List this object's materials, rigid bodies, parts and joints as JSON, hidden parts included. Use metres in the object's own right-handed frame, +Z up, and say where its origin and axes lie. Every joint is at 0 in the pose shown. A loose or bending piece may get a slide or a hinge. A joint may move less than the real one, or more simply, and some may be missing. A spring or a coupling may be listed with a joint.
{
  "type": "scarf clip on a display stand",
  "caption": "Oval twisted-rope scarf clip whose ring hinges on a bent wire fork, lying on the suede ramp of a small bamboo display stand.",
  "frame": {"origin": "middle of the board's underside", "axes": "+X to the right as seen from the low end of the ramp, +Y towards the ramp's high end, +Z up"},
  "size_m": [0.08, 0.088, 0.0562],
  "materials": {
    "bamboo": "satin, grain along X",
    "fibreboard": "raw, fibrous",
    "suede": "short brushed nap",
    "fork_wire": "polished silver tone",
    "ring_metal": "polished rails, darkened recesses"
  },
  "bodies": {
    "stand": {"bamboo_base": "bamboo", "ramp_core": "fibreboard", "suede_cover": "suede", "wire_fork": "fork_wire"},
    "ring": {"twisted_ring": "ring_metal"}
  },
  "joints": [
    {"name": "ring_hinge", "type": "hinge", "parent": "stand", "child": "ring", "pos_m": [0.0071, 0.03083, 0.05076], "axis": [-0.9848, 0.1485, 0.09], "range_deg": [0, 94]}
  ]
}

==============================

**Exercise prompt:**
Reproduce all the data word for word.

**Reply:**
List this object's materials, rigid bodies, parts and joints as JSON, hidden parts included. Use metres in the object's own right-handed frame, +Z up, and say where its origin and axes lie. Every joint is at 0 in the pose shown. A loose or bending piece may get a slide or a hinge. A joint may move less than the real one, or more simply, and some may be missing. A spring or a coupling may be listed with a joint.
{
  "type": "scarf clip on a display stand",
  "caption": "Oval twisted-rope scarf clip whose ring hinges on a bent wire fork, lying on the suede ramp of a small bamboo display stand.",
  "frame": {"origin": "middle of the board's underside", "axes": "+X to the right as seen from the low end of the ramp, +Y towards the ramp's high end, +Z up"},
  "size_m": [0.08, 0.088, 0.0562],
  "materials": {
    "bamboo": "satin, grain along X",
    "fibreboard": "raw, fibrous",
    "suede": "short brushed nap",
    "fork_wire": "polished silver tone",
    "ring_metal": "polished rails, darkened recesses"
  },
  "bodies": {
    "stand": {"bamboo_base": "bamboo", "ramp_core": "fibreboard", "suede_cover": "suede", "wire_fork": "fork_wire"},
    "ring": {"twisted_ring": "ring_metal"}
  },
  "joints": [
    {"name": "ring_hinge", "type": "hinge", "parent": "stand", "child": "ring", "pos_m": [0.0071, 0.03083, 0.05076], "axis": [-0.9848, 0.1485, 0.09], "range_deg": [0, 94]}
  ]
}